I’m a very casual football-watcher, but I’ve learned more from listening to Gary Neville (who, let us remember, is in his first season as part of the Sky presentation team), than I have from listening to dozens of BBC pundits over the years. From the likes of Alan Shearer we tend to learn that certain teams need to score more goals, or that a goalkeeper is “really good” or that a tackle was “really bad”. Gary Neville tells us why teams aren’t scoring, exactly what it is about a goalkeeper that makes him so effective, and why a tackle was actually worse/better than it looked – and he speaks with the knowledge, urgency and authority of someone who was playing at the very highest level of the domestic game until just over a year ago.

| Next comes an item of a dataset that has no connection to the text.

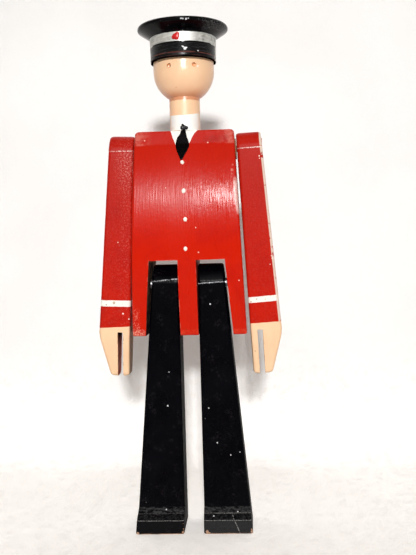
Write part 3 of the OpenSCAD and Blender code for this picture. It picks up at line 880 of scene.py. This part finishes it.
class TrouserPaint(Finish):
    """Gloss black legs, dusty at the feet and rubbed to the wood at the soles."""

    name = "trouser black enamel"
    specks = ((-9.4, -8.45, 69.3, 0.22), (-10.4, -8.45, 54.6, 0.36), (7.4, -8.45, 53.3, 0.3),
              (10.7, -8.45, 38.1, 0.34), (16.4, -8.45, 32.65, 0.26), (20.4, -8.45, 33.9, 0.26),
              (9.15, -8.45, 98.4, 0.36), (-12.2, -9.4, 9.3, 0.36), (8.5, -12.1, 7.2, 0.34),
              (18.9, -10.5, 8.45, 0.36))
    crease = ((-15.5, 108.7), (-5.0, 109.5), (4.8, 107.35), (15.2, 107.95))
    toe_scratch = ((0.0, 19.7), (2.4, 18.9), (4.4, 18.1), (6.0, 17.3), (7.6, 16.5))
    bare_corners = ((5.7, -14.2, 1.0, 0.8), (6.6, -14.2, 0.45, 0.5), (-4.4, -14.2, 0.9, 0.9),
                    (-24.4, -14.1, 0.4, 0.8), (25.0, -13.9, 0.9, 0.8), (24.7, -14.0, 1.9, 0.4),
                    (-4.35, -14.1, 2.3, 0.45), (-4.35, -14.1, 3.4, 0.4), (-4.4, -14.0, 4.6, 0.38))
    rubbed_grey = srgb(176, 174, 170)

    def dress(self) -> None:
        """Wires the black, dust, scratches and the bare wood at the toes."""
        brush = self.brush(0.5, 10.0)
        facing = self.facing()
        self.front = facing[1] < -0.3
        fine = self.point.noise(1000.0, 4.0, 0.7)
        black = brush["Mottle"].ramp(0.35, 0.7).mix(srgb(2, 2, 5), srgb(5, 5, 9))
        bloom = brush["Breaks"].ramp(0.5, 0.7) * fine.ramp(0.5, 0.66) * self.front
        black = (bloom * 0.22).mix(black, srgb(66, 60, 64))
        haze = self.foot_haze(fine)
        colour = self.marks(self.arrises(haze.mix(black, srgb(80, 80, 80))))
        bare = self.bare_toes()
        wood = self.w.group(self.effects.beech, Point=self.point, Pale=srgb(222, 184, 156),
                            Dark=srgb(150, 112, 90))["Color"]
        ridges = brush["Ridges"] * brush["Breaks"].ramp(0.35, 0.6, 0.3, 1.0)
        normal = self.bump(self.point.noise(800.0, 3.0, 0.6), 0.00003, self.bump(ridges, 0.00007))
        sides = abs(facing[0]).ramp(0.6, 0.9, 0.0, 0.62)
        dull = self.zone(self.z, 108.6, 112.5, 0.2, 0.4) * self.x.ramp(-0.001, 0.001, 0.0, 0.5)
        self.set(Base_Color=bare.mix(colour, wood), Normal=normal, Specular_IOR_Level=0.045,
                 Roughness=bare * 0.8 | haze * 0.6 | sides | dull | 0.2)

    def foot_haze(self, fine: Value) -> Value:
        """The grey in rows on the instep's slope, in spots on the step, and on the left toe's blunt
        front.
        """
        rows = self.point.stretched(0.5, 1.0, 1.0).noise(900.0, 3.0, 0.7).ramp(0.40, 0.60)
        slope = self.zone(self.z, 8.1, 10.1, 0.5, 0.35) * self.front * rows
        step = self.zone(self.z, 6.0, 8.1, 0.3, 0.2) * self.front * fine.ramp(0.42, 0.66)
        blunt = (self.z.ramp(0.0058, 0.0056) * self.front * fine.ramp(0.3, 0.6, 0.7, 1.0)
                 * self.x.ramp(0.0, 0.001, 0.06, 0.34))
        return slope * 0.62 | step * 0.3 | blunt

    def arrises(self, colour: Value) -> Value:
        """Dots the foot's two front arrises with rubbed grey."""
        broken = self.patches(1900.0, 0.40, 0.56, 3.0, 0.7)
        lower = self.zone(self.z, 5.68, 5.92, 0.1, 0.06)
        upper = self.zone(self.z, 7.95, 8.15, 0.3, 0.06) * self.x.ramp(0.0, 0.012, 0.25, 0.8)
        return ((lower | upper) * self.front * broken * 0.66).mix(colour, self.rubbed_grey)

    def marks(self, colour: Value) -> Value:
        """Sets the pale specks, the painted highlight along each crease and the left toe's scratch.
        """
        colour = (self.dust(5.5, 0.04, 0.3) * 0.5).mix(colour, srgb(150, 150, 150))
        colour = (self.dabs(*self.specks) * 0.95).mix(colour, srgb(232, 232, 234))
        # Painted highlight: a broken white line along each crease
        near = abs(self.z - self.line(self.crease, self.x)).ramp(0.00034, 0.00012)
        shine = (near * self.front * self.patches(1900.0, 0.44, 0.62, 2.0, 0.7)
                 * self.x.ramp(-0.0155, -0.0055, 0.4, 1.0))
        colour = (shine * 0.9).mix(colour, srgb(232, 236, 240))
        course = self.line(self.toe_scratch, self.z)
        off = abs(self.x - course + self.drift(700.0, 0.0006))
        scratch = (off.ramp(0.0002, 0.0001) * self.z.ramp(0.0078, 0.0070) * self.front
                   * self.patches(900.0, 0.36, 0.5, 2.0))
        return (scratch * 0.6).mix(colour, self.rubbed_grey)

    def bare_toes(self) -> Value:
        """The mask of the toes' corners and soles, rubbed to the wood."""
        low = self.z.ramp(0.0032, 0.0006) * self.rubbed(0.9, 1.0, 120.0)
        sole = self.z.ramp(0.0005, 0.0002) * self.patches(200.0, 0.38, 0.52) * (self.y < -0.012)
        return low | sole | self.dabs(*self.bare_corners)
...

A brilliant appointment by Sky – let’s hope that dozy old lot at the BBC ditch the fantastically unfunny “comic” graphics and the fantastically unfunny "comic" second-string MOTD presenter and try to catch up. 

1 comment:

  1. I think the use of goal line technology was blocked last year by FIFA with support from the one of the other British football federations, who were no doubt fearful of losing their individual nation status for World Cup purposes if they opposed Sepp Blatter. UEFA opposes it as well and favours using a fourth official as they do in Champions League matches. But a piece of analysis by the brilliant Sky team showed that on not one occasion had a fourth official intervened in the referee's decision in any Champions League match since their introduction.

    The arguments are firstly that using the available technology would undermine the authority of the referee. You've disposed of that one; nothing undermines his authority as a bunch of angry players protesting about a blatantly wrong decision. The second argument is that it would disrupt the flow of the game. Also balls. In cricket and tennis, disputed calls simply add a small and enjoyable amount to the tension and excitement of the game. Limiting appeals to the technology to two or three each side would solve the problem of flow disruption.

    I had expected Gary Neville to be the usual Shearer-like 'there it was in the back of the net' plonker but he's been a revelation. Excellent post, Mr Gronmark.